* WHAT IS BEING ASKED: Within the material below, find each line bearing the word "that" and present it.

----------

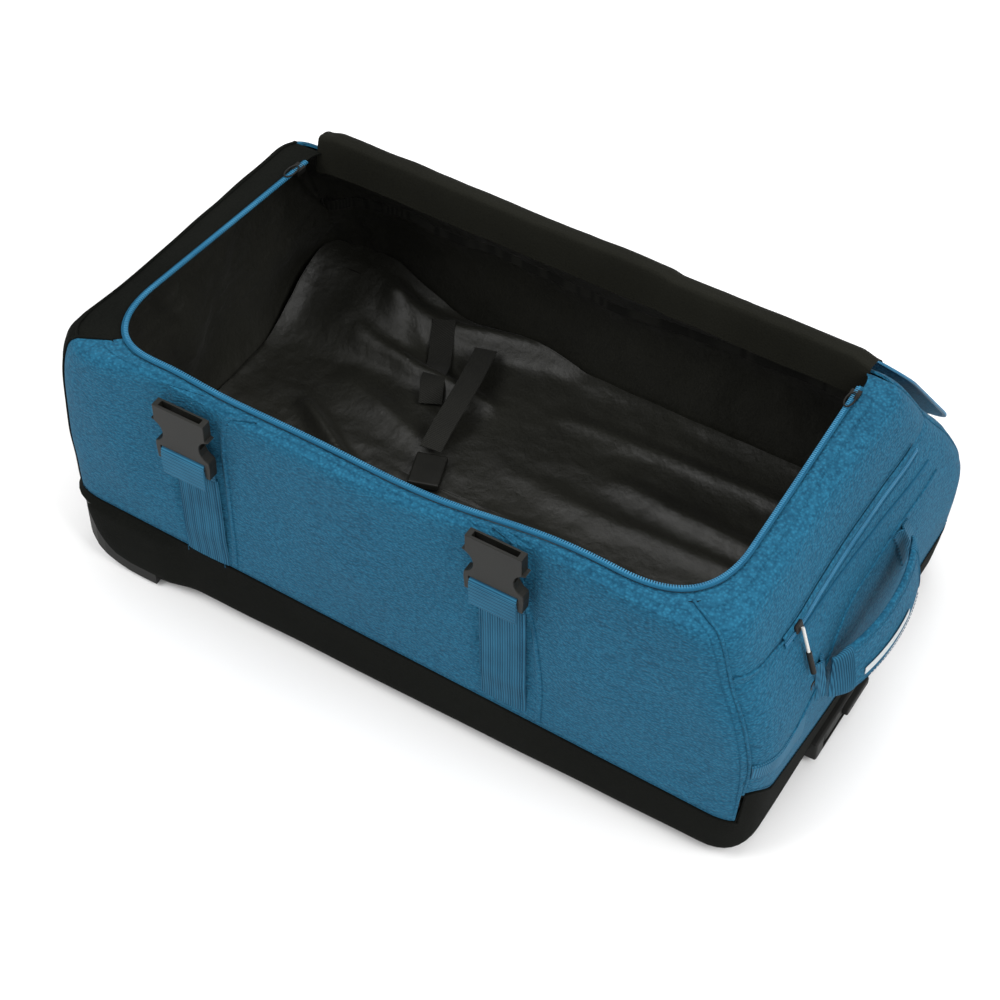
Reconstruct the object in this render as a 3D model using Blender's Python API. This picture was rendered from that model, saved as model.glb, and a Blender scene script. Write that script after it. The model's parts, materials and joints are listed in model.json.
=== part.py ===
"""Rolling duffel bag, lying on its back with the lid thrown open behind it.

Units are metres, +Z is up.  +X points to the handle end, -X to the wheel end,
and -Y to the long side with the two closing buckles.  The bag is built about
the middle of its base and then shifted, so that the world origin is the bottom
centre of the whole object's box, lid and carry handle included.
"""

import math

import bmesh
import bpy
from mathutils import Matrix, Vector

# ---------------------------------------------------------------- driving dimensions

BAG_SHIFT = Vector((-0.0257, -0.0593, 0.0))

FABRIC = 0.0024                 # outer fabric with its foam
TRAY_WALL = 0.0030              # moulded tray under its fabric cover
LINING_DEPTH = 0.0062           # from the outer surface in to the lining
LINING = 0.0012
GAP = 0.0004                    # clearance between neighbouring pieces

WHEEL_RADIUS = 0.0360
WHEEL_WIDTH = 0.0240
WHEEL_AXLE = Vector((-0.3300, 0.2092, 0.0365))
WELL_RADIUS = 0.0410
AXLE_RADIUS = 0.0040
BEARING_RADIUS = 0.0090

TUBE_SPREAD = 0.0550            # each trolley tube's distance from the centre line
TUBE_HEIGHT = 0.0222            # height of the trolley tubes' centre line
SLEEVE_WIDE, SLEEVE_TALL = 0.0240, 0.0140
STAGE_WIDE, STAGE_TALL = 0.0208, 0.0108
ROD_WIDE, ROD_TALL = 0.0176, 0.0076
TUBE_WALL = 0.0011
SLEEVE_START, SLEEVE_END = -0.2700, 0.3480

HINGE_Y, HINGE_Z = 0.1400, 0.3340
HINGE_FLAP = 0.0120             # soft fold between the hinge line and the lid's stiff edge
LID_OPEN = math.radians(232.0)  # swing from shut to hanging open
LID_THICK = 0.0100

BUCKLE_X = (-0.2090, 0.1310)
BUCKLE_TOP = (0.3140, 0.3370)
BUCKLE_Y = -0.2440              # middle of the buckle's thickness
BUCKLE_WIDE, BUCKLE_TALL, BUCKLE_THICK = 0.0600, 0.0720, 0.0110
WEBBING_WIDE = 0.0500
WEBBING_THICK = 0.0016
STRAP_HINGE_Z = 0.3460
STRAP_FOLD = math.radians(205.0)

HANDLE_SPAN = 0.0875            # each end's distance from the handle's middle
HANDLE_X, HANDLE_Y, HANDLE_HEIGHT = 0.4020, -0.0205, 0.1800
HANDLE_REACH = 0.0330

# Level of the bag's skin: height at the wheel end and at the handle end, then the
# skin's x at the wheel end (front, rear), at the handle end, its y at the front
# and rear, and the plan radius of the front and rear corners.
LEVELS = (
    # z_left  z_right  xl_front  xl_rear  xr_front  xr_rear  y_front  y_rear  r_front  r_rear
    (0.0040, 0.0040, -0.3020, -0.3020, 0.3660, 0.3660, -0.2140, 0.2140, 0.030, 0.030),
    (0.0180, 0.0180, -0.3500, -0.3500, 0.3820, 0.3820, -0.2265, 0.2265, 0.040, 0.040),
    (0.0400, 0.0400, -0.3740, -0.3740, 0.3870, 0.3870, -0.2300, 0.2300, 0.042, 0.042),
    (0.0980, 0.0720, -0.3870, -0.3870, 0.3910, 0.3910, -0.2310, 0.2310, 0.042, 0.042),
    (0.1500, 0.1500, -0.3875, -0.3870, 0.3950, 0.3950, -0.2320, 0.2310, 0.045, 0.042),
    (0.2100, 0.2100, -0.3850, -0.3800, 0.3870, 0.3870, -0.2330, 0.2050, 0.045, 0.042),
    (0.2650, 0.2650, -0.3800, -0.3680, 0.3700, 0.3700, -0.2330, 0.1680, 0.048, 0.040),
    (0.3000, 0.3040, -0.3730, -0.3520, 0.3600, 0.3570, -0.2320, 0.1430, 0.050, 0.035),
    (0.3150, 0.3220, -0.3640, -0.3400, 0.3500, 0.3440, -0.2290, 0.1300, 0.055, 0.028),
    (0.3180, 0.3260, -0.3450, -0.3120, 0.3310, 0.3220, -0.2220, 0.1260, 0.090, 0.020),
    (0.3170, 0.3250, -0.3330, -0.3010, 0.3190, 0.3110, -0.2110, 0.1240, 0.085, 0.018),
)
TRAY_TOP, POCKET_SEAM, TOP_EDGE, ZIP_LINE, ZIP_EDGE = 3, 6, 8, 9, 10

# Places round the skin: each side and each corner is one unit long, starting at
# the wheel end of the front side and running towards the handle end.
FRONT, FRONT_RIGHT, RIGHT, REAR_RIGHT, REAR, REAR_LEFT, LEFT, FRONT_LEFT = range(8)
ROUND = 8
SIDE_STEPS, CORNER_STEPS = 5, 4

BLUE = (0.045, 0.165, 0.300)
BLACK_CLOTH = (0.018, 0.018, 0.016)
BLACK_LINING = (0.014, 0.014, 0.010)
BLACK_PLASTIC = (0.030, 0.030, 0.028)
BUCKLE_GREY = (0.050, 0.050, 0.044)
RUBBER = (0.020, 0.020, 0.020)
ALUMINIUM = (0.620, 0.630, 0.640)
STEEL = (0.480, 0.480, 0.480)
WHITE_CORD = (0.700, 0.700, 0.680)


# ---------------------------------------------------------------- general helpers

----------

* CORRECT OUTPUT:
Reconstruct the object in this render as a 3D model using Blender's Python API. This picture was rendered from that model, saved as model.glb, and a Blender scene script. Write that script after it. The model's parts, materials and joints are listed in model.json.
the middle of its base and then shifted, so that the world origin is the bottom